Unlike the TRV, which you adjust regularly, the lockshield valve is typically set once during installation and then left alone. A heating engineer will partially open or close it to balance the flow of water across all the radiators in your home. Without proper balancing, radiators closest to the boiler might get too hot while those further away stay lukewarm. The cap covers the valve to prevent accidental adjustment.

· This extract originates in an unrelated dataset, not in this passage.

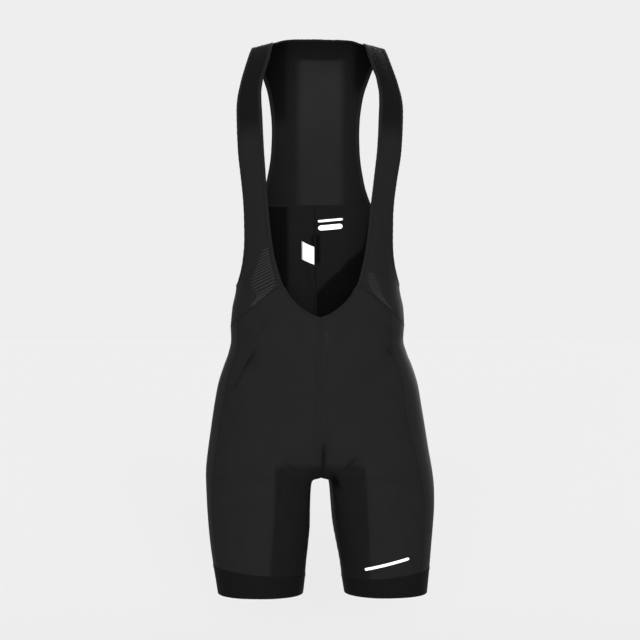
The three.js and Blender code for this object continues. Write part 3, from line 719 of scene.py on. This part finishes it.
def patch(name, side, back, centre, size, tilt, height, crown=0):
    """A thin mark or rib with round ends that lies on the front or the back of the cloth."""
    wide, high = size
    v = np.linspace(-1, 1, 9)[:, None]
    u = np.linspace(-1, 1, max(int(wide / 1.5), 9))[None, :]
    half = wide / 2 - high / 2 + high / 2 * np.sqrt(np.maximum(1 - v ** 2, 0))
    across_x, up_z = u * half, v * high / 2 + 0 * u
    turn = math.radians(tilt)
    x = centre[0] + across_x * math.cos(turn) - up_z * math.sin(turn)
    z = centre[1] + across_x * math.sin(turn) + up_z * math.cos(turn)
    level = level_of(z)
    angle = (1 if back else -1) * angle_at(side * (x - form["sway"](level)), level)
    top = height + crown * (1 - v ** 2) + 0 * u
    points = [lifted(side, angle, level, top), lifted(side, angle, level, height - MARK + 0 * u)]
    rows, cols = angle.shape
    index = np.arange(rows * cols).reshape(rows, cols)
    quads = np.stack([index[:-1, :-1], index[:-1, 1:], index[1:, 1:], index[1:, :-1]], axis=-1)
    quads = quads.reshape(-1, 4)
    border = np.concatenate([index[0], index[1:, -1], index[-1, -2::-1], index[-2:0:-1, 0]])
    after = np.roll(border, -1)
    rim = np.stack([border, after, after + rows * cols, border + rows * cols], axis=-1)
    faces = np.concatenate([quads, quads[:, ::-1] + rows * cols, rim])
    uv = np.stack([across_x, up_z], axis=-1).reshape(-1, 2)
    points = np.concatenate([p.reshape(-1, 3) for p in points])
    return facing_out(mesh_object(name, points, faces, np.concatenate([uv, uv])))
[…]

If you have ever noticed that some rooms heat up faster than others, unbalanced lockshield valves are a common reason. Rebalancing is a straightforward process that involves measuring the temperature difference between the flow and return pipes on each radiator, then adjusting the lockshield valves until the temperature drops are roughly equal across the system.
11. Return Pipe
The return pipe connects to the outlet valve at the bottom of the radiator and carries cooled water back to the boiler to be reheated. It mirrors the flow pipe on the opposite side and completes the loop that makes the central heating circuit work.
Water in the return pipe is always cooler than water in the flow pipe because it has already given up much of its heat to the radiator panels and convector fins. In a healthy system, the temperature difference between the flow and return pipes at any single radiator should be around 10 to 12 degrees Celsius. A much larger gap might suggest that the radiator is working harder than it should, while a very small gap could mean water is flowing through too quickly to transfer heat effectively.
Together with the flow pipe, the return pipe forms the circulatory system of your heating setup. Keeping both pipes free of sludge and corrosion ensures your boiler does not have to work overtime, which keeps your energy bills in check and extends the lifespan of your entire heating system.